Several limitations warrant acknowledgement. The cross-sectional design precludes causal inference, and longitudinal designs are needed to trace the temporal dynamics of the digital–green–competitive chain. The LinkedIn-based sampling strategy may oversample digitally active firms, potentially inflating effect sizes relative to the full European firm population. The use of self-reported perceptual measures introduces potential social desirability bias, though CMB tests provide reassurance on this front. Fourth, while NCA identifies necessary condition thresholds for the full sample, the study does not systematically test whether these thresholds differ significantly across industries, firm sizes, or regulatory contexts. Future research could conduct moderated NCA or subgroup NCA to examine the heterogeneity of necessary conditions.

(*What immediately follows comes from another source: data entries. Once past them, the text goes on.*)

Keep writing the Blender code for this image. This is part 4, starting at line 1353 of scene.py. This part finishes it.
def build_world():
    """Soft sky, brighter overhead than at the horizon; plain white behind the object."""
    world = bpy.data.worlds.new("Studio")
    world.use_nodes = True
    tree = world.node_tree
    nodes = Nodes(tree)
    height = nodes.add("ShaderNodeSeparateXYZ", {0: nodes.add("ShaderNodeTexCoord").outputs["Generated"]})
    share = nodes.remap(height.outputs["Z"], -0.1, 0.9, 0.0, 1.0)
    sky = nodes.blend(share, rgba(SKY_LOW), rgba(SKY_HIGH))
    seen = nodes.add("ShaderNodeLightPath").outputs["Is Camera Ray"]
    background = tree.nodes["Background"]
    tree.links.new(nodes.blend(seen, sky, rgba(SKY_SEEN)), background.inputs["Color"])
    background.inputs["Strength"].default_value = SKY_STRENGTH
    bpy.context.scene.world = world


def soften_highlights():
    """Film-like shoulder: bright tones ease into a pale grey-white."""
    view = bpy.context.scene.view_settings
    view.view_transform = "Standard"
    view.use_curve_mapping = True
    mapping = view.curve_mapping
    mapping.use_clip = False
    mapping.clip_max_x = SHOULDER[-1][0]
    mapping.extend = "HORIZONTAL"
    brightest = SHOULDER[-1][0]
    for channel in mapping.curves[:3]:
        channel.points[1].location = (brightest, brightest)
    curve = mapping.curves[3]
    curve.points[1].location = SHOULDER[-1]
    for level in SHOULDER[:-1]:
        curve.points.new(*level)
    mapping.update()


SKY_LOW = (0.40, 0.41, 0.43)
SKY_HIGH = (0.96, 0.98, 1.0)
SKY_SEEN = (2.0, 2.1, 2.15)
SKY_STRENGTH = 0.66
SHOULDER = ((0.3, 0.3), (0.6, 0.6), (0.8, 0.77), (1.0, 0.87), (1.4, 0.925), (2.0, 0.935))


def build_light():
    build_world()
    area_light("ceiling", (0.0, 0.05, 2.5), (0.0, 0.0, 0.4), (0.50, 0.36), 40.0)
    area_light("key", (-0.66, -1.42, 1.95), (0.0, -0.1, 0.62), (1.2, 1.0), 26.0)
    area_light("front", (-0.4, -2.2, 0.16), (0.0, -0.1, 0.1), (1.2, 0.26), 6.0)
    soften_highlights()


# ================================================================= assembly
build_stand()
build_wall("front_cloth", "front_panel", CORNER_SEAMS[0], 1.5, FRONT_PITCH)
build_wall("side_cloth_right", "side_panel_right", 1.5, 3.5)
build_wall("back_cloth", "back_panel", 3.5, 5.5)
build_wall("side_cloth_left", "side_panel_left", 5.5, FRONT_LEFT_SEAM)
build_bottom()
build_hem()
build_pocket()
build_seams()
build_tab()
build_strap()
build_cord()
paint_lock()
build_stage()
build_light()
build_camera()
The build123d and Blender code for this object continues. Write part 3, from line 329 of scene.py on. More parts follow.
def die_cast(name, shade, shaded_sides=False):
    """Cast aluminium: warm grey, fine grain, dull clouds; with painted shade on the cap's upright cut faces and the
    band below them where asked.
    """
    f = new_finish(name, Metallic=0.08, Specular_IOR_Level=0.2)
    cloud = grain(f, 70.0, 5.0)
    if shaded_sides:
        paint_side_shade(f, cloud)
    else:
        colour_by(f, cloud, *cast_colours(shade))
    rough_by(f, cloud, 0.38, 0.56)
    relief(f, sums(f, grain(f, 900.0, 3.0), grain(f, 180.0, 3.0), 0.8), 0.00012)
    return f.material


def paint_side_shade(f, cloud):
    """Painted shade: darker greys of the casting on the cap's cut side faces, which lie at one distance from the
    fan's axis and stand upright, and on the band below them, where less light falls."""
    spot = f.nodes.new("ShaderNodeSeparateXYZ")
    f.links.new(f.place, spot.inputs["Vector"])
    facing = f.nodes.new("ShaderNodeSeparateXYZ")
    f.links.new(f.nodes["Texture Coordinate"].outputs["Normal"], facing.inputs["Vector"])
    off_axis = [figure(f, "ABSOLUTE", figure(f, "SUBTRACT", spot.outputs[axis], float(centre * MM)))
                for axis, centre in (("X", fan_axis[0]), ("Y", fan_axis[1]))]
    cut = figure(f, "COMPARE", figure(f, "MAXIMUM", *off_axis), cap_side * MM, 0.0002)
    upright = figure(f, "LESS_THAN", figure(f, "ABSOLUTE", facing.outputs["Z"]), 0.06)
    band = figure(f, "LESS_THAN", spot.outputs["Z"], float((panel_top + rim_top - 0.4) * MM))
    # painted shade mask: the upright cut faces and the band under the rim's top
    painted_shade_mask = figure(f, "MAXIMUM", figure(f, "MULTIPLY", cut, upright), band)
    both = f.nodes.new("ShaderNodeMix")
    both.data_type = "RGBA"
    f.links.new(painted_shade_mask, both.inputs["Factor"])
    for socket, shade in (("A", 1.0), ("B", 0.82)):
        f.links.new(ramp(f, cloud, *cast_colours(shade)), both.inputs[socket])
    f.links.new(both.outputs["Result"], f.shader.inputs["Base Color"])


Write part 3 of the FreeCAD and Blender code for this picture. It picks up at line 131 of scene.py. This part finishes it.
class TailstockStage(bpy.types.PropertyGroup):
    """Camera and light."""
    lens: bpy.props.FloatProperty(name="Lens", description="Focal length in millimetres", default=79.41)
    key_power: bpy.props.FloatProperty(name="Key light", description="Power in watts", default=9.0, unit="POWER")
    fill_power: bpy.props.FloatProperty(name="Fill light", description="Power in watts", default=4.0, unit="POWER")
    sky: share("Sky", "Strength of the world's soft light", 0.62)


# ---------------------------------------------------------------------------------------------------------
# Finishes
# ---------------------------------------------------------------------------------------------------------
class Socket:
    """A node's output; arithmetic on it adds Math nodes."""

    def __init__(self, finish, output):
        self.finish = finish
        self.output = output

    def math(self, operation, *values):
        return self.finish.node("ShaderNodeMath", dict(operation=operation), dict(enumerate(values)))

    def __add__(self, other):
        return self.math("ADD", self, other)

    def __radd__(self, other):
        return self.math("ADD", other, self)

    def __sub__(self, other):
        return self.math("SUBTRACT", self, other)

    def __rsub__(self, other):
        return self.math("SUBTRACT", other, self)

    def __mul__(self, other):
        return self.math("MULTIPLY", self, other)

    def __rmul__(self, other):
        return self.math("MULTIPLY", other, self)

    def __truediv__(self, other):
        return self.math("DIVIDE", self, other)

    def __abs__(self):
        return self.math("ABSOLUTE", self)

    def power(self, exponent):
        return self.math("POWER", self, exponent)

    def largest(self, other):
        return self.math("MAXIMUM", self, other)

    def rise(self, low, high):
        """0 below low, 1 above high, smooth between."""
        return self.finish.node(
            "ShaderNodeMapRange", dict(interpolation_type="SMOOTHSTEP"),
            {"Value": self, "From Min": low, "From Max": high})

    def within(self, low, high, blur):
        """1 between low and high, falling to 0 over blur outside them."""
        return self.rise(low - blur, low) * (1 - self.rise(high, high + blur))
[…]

Future research should test the proposed relationships using longitudinal or panel data to examine causal ordering over time. It would also be valuable to replicate the model in other European and non-European contexts, and to explore whether regulatory intensity, firm size, or sectoral conditions alter the digital capability thresholds identified by NCA. Such extensions would help determine whether the observed effects are context-specific or generalizable across different sustainability transition settings. Furthermore, the LinkedIn-based purposive and snowball sampling may over-represent digitally mature enterprises; results should be interpreted within the surveyed CEE context rather than generalised to all European enterprises.